Gunmen kill 38 villagers in northern Nigeria's Kaduna state
KADUNA, Nigeria, Dec 20 (Reuters) - Gunmen killed at least 38 villagers in northwestern Nigeria's Kaduna state, residents and a local community group said on Tuesday, a region chronically marred by armed violence.
During the attack, which started late on Sunday night and continued into the early hours of Monday morning, armed men shot people and burned at least 100 houses, said Luka Binniyat, spokesperson for the Southern Kaduna Peoples Union (SKPU).
Resident Jasen Joseph said the attackers had killed some people with machetes. "I lost many friends, uncles, parents and mentors in this place," he told Reuters. "If you go down there, the two streets, you will see corpses everywhere."
Binniyat said 12 survivors from the attacks in the Kaura local government area were receiving hospital treatment.
Gangs of armed men have attacked hundreds of local communities across northwestern Nigeria in recent years, while Islamist militants continue to stage attacks in the northeast.

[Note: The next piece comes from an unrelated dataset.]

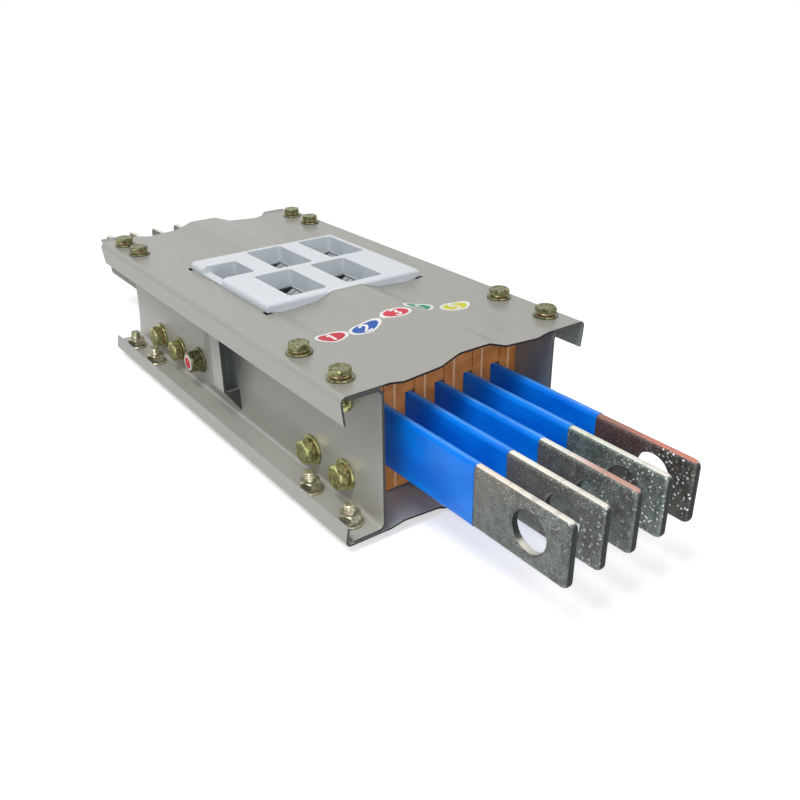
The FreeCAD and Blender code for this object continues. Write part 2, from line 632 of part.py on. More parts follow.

Binniyat said 46 people in all had been killed in unprovoked attacks in southern Kaduna in the five days to Monday, and that volunteers were searching for missing persons.
Villagers had seen "strange herdsmen" setting up camp near the area in the days before the attacks began.
"Thousands of residents of these two sacked communities and surrounding villages are leaving their homes in droves as (internally displaced people) for any area they may find some measure of safety," Binniyat said in a statement on Monday.
"We condemn the resurgence of these mass slaughters and call on government to take its responsibility to secure lives and property very seriously or it should leave the stage."
A Nigerian police spokesman did not immediately respond to request for comment.